The move may also firm up her position and that of Rahul’s. The arrangement to reserve seats by rotation will also go to strengthen the parties — and those who lead them — as opposed to individual candidates, some of whom have become larger than their parties.

There is already a huge change taking place at the village and district levels with 1.2 million women now taking executive decisions in the three tier system of panchayats, thanks to one third reservations given to them in local bodies since 1992. It was resistance to Mandal which made job reservations for OBCs such an emotive issue during VP Singh’s premiership, bringing down his government. But it threw up a slew of OBC chief ministers in the North, like Mulayam Singh Yadav, Lalu Yadav, Nitish Kumar, Uma Bharati, Kalyan Singh, Shivraj Chauhan, Narendra Modi, and Ashok Gehlot.
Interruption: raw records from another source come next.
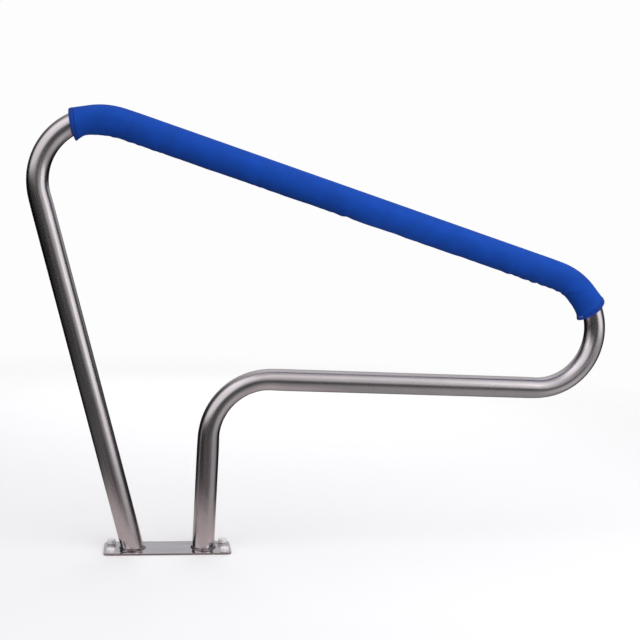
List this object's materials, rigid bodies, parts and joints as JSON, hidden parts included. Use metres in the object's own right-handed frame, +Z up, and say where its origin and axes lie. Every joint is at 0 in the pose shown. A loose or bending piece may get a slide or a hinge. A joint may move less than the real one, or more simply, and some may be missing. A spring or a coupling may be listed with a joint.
{
  "type": "pool handrail",
  "caption": "Closed-loop stainless pool handrail welded to a drilled base plate, with a zip-on fabric grip sleeve on the sloping top rail and lag screws, anchors and caps.",
  "frame": {"origin": "centre of the base plate's underside, on the deck", "axes": "+Z up from the deck; the loop lies in the XZ plane and its nose points along +X; the zip faces +Y"},
  "size_m": [1.2941, 0.09, 1.0231],
  "materials": {
    "satin_steel": "satin polished 304 stainless tube",
    "mirror_steel": "mirror polished 304 stainless plate",
    "weld_steel": "brushed TIG weld bead",
    "blue_neoprene": "royal blue jersey-faced neoprene, matt",
    "blue_hem": "royal blue folded hem with lockstitch",
    "zip_tape": "woven navy polyester tape",
    "zip_coil": "navy nylon coil",
    "zip_metal": "nickel-plated die casting",
    "screw_steel": "plain stainless, rolled thread",
    "blue_zinc": "bright blue zinc plating",
    "white_plastic": "moulded white nylon"
  },
  "bodies": {
    "rail": {"handrail_tube": "satin_steel", "base_plate": "mirror_steel", "leaning_leg_weld": "weld_steel", "upright_leg_weld": "weld_steel", "grip_sleeve": "blue_neoprene", "upper_hem": "blue_hem", "nose_hem": "blue_hem", "zip_tape_upper": "zip_tape", "zip_tape_lower": "zip_tape", "zip_coil_upper": "zip_coil", "zip_coil_lower": "zip_coil", "zip_top_stop_upper": "zip_metal", "zip_top_stop_lower": "zip_metal", "zip_retainer_box": "zip_metal", "zip_insertion_pin": "zip_metal", "lag_screw_1": "screw_steel", "lag_screw_2": "screw_steel", "lag_screw_3": "screw_steel", "lag_screw_4": "screw_steel", "anchor_1": "blue_zinc", "anchor_2": "blue_zinc", "anchor_3": "blue_zinc", "anchor_4": "blue_zinc"},
    "zip_slider": {"zip_slider": "zip_metal"},
    "zip_pull_tab": {"zip_pull_tab": "zip_metal"},
    "cap_1": {"screw_cap_1": "white_plastic"},
    "cap_2": {"screw_cap_2": "white_plastic"},
    "cap_3": {"screw_cap_3": "white_plastic"},
    "cap_4": {"screw_cap_4": "white_plastic"}
  },
  "joints": [
    {"name": "zip_slider_run", "type": "hinge", "parent": "rail", "child": "zip_slider", "pos_m": [0.82373, 0.02697, 0.50289], "axis": [0, -1, 0], "range_deg": [0, 40]},
    {"name": "zip_pull_hinge", "type": "hinge", "parent": "zip_slider", "child": "zip_pull_tab", "pos_m": [0.93332, 0.03251, 0.56664], "axis": [0.8551, 0.1461, 0.4974], "range_deg": [-2, 165]},
    {"name": "cap_1_lift", "type": "slide", "parent": "rail", "child": "cap_1", "axis": [0, 0, 1], "range_m": [0, 0.03]},
    {"name": "cap_2_lift", "type": "slide", "parent": "rail", "child": "cap_2", "axis": [0, 0, 1], "range_m": [0, 0.03]},
    {"name": "cap_3_lift", "type": "slide", "parent": "rail", "child": "cap_3", "axis": [0, 0, 1], "range_m": [0, 0.03]},
    {"name": "cap_4_lift", "type": "slide", "parent": "rail", "child": "cap_4", "axis": [0, 0, 1], "range_m": [0, 0.03]}
  ]
}
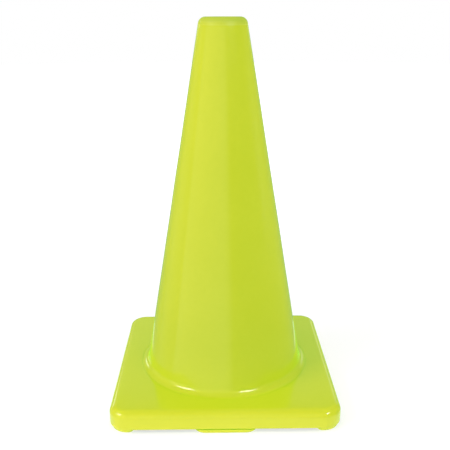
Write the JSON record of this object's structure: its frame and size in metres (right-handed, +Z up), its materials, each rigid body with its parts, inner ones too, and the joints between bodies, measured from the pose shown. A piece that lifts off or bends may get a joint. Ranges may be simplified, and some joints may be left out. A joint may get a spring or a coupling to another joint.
{
  "type": "traffic cone",
  "caption": "Fluorescent lime PVC traffic cone: a hollow tapered body with an open top on a flat square weighted base with rounded corners and low feet.",
  "frame": {"origin": "on the ground, under the cone's axis, at the middle of the base", "axes": "+Z up along the cone's axis, -Y towards the front side of the square base, +X to the right; the sides of the base are parallel to X and Y"},
  "size_m": [0.27, 0.27, 0.4572],
  "materials": {
    "lime_pvc": "fluorescent lime flexible PVC, smooth with a soft semi-gloss",
    "black_recycled_pvc": "black recycled PVC, matt and slightly grainy"
  },
  "bodies": {
    "root": {"cone_body": "lime_pvc", "base_cover": "lime_pvc", "base_weight": "black_recycled_pvc", "side_foot_front": "lime_pvc", "side_foot_right": "lime_pvc", "side_foot_back": "lime_pvc", "side_foot_left": "lime_pvc", "corner_foot_front_right": "lime_pvc", "corner_foot_back_right": "lime_pvc", "corner_foot_back_left": "lime_pvc", "corner_foot_front_left": "lime_pvc"}
  },
  "joints": []
}
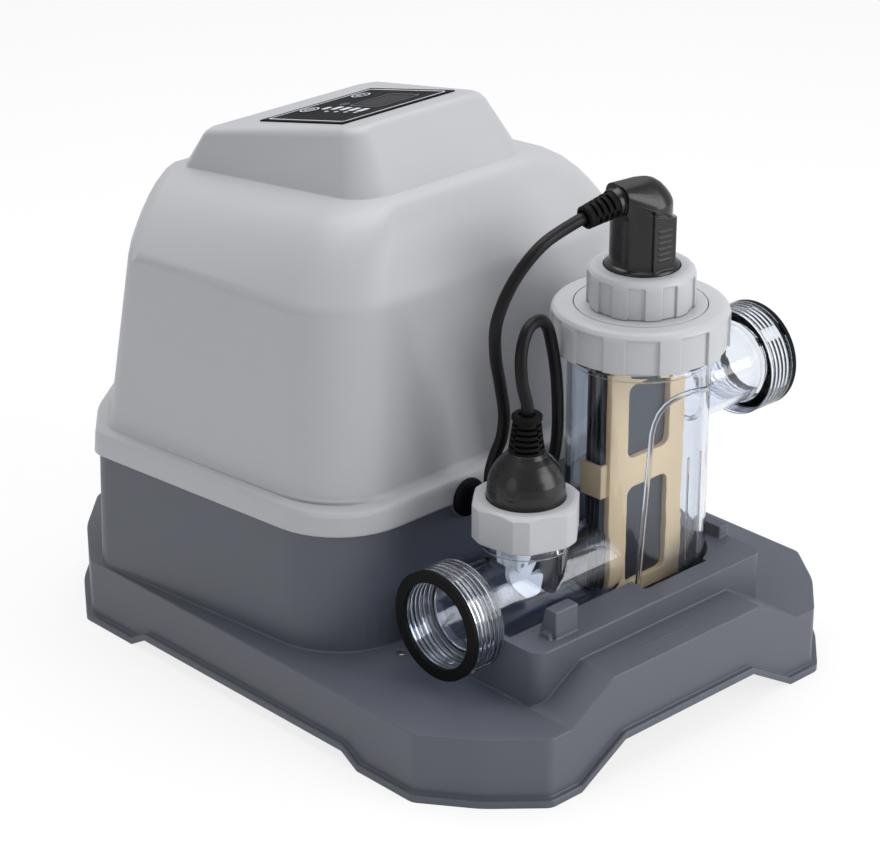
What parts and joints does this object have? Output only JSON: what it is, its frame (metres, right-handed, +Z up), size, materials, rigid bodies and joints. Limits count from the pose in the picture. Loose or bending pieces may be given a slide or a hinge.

The Women’s Bill will make for more competitive politics at the constituency level. Women know they have only five years to make their mark and many will work very hard to prove their worth so that they can be elected again when it becomes de-reserved.

It goes without saying that Sonia Gandhi’s decision to press ahead will lead to a realignment of political forces at the ground level and also in Parliament and state assemblies. If the bill goes through, not only will it bring 181 women to the Lok Sabha, but Indian politics as we have known it may not remain the same.